The tables showing the Renewal Funding Inflation Factors available electronically from the HUD data information page list the inflation factors for the four Census Regions first, followed by an alphabetical listing of each metropolitan area, beginning with Akron, OH, MSA. The inflation factors use the same OMB metropolitan area definitions, as revised by HUD, that are used in the FY 2012 FMRs.
V. Area Definitions
To make certain that they are referencing the correct inflation factors, PHAs should refer to the Area Definitions Table on the following Web page: http://www.huduser.org/huduser/datasets/rfif/FY2012/FY2012_AreaDef.pdf. The Area Definitions Table lists areas in alphabetical order by state, and the associated Census Region is shown next to each state name. If the area where a unit is located is not separately listed, the inflation factor for the Census Region that includes that area is used. In the six New England states, the listings are for counties or parts of counties as defined by towns or cities. Any location in these states that are not specifically listed should use the Northeast Census Region inflation factor.

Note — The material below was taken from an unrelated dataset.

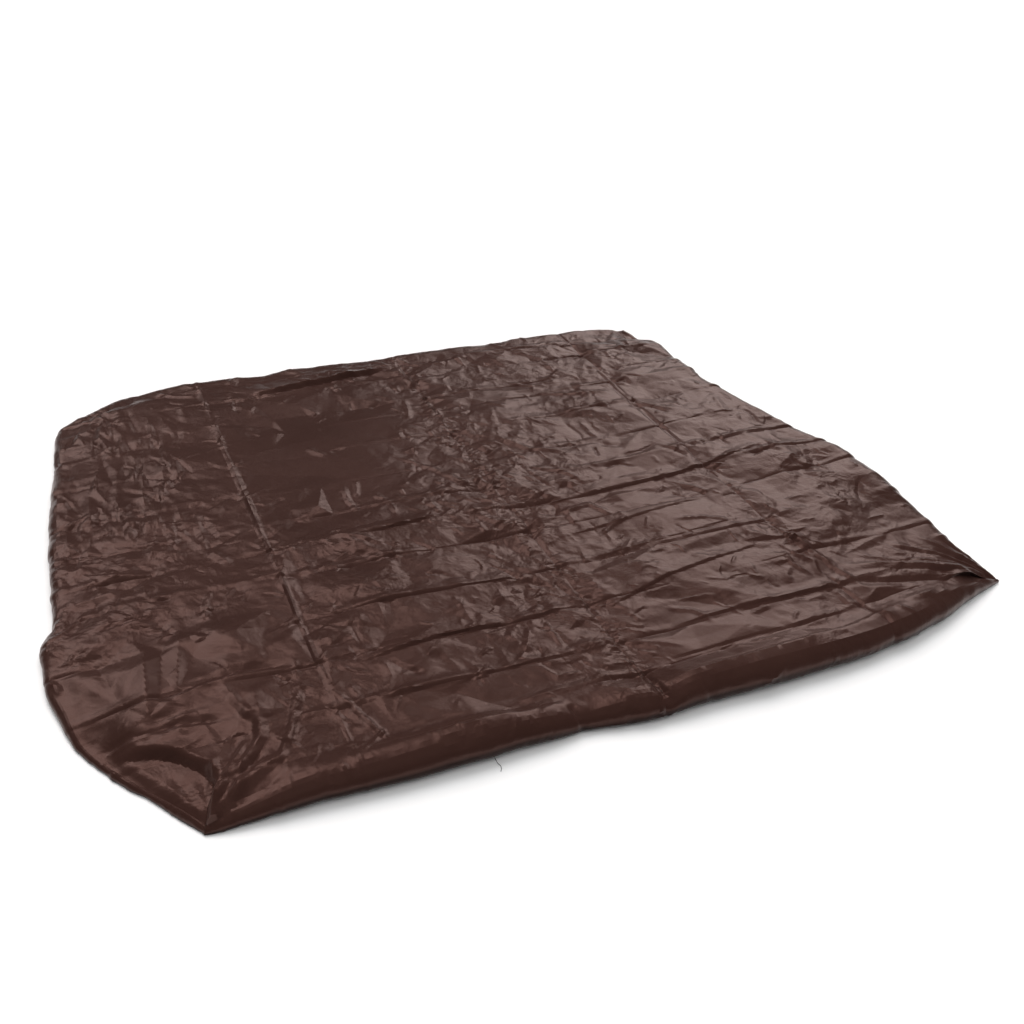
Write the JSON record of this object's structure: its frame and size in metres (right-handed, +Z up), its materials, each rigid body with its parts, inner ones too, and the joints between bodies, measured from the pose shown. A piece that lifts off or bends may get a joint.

Puerto Rico and the Virgin Islands use the South Region inflation factors. All areas in Hawaii use the Renewal Funding inflation factors listed next “Hawaii,” in Appendix A which is based on the CPI survey for the Honolulu metropolitan area. The Pacific Islands use the West Region Renewal Funding inflation factor.
VI. Environmental Impact
This Notice involves a statutorily required establishment of a rate or cost determination which does not constitute a development decision affecting the physical condition of specific project areas or building sites. Accordingly, under 24 CFR 50.19(c)(6), this Notice is categorically excluded from environmental review under the National Environmental Policy Act of 1969 (42 U.S.C. 4321).
Dated: April 13, 2012.
Raphael W. Bostic,
Assistant Secretary for Policy Development and Research.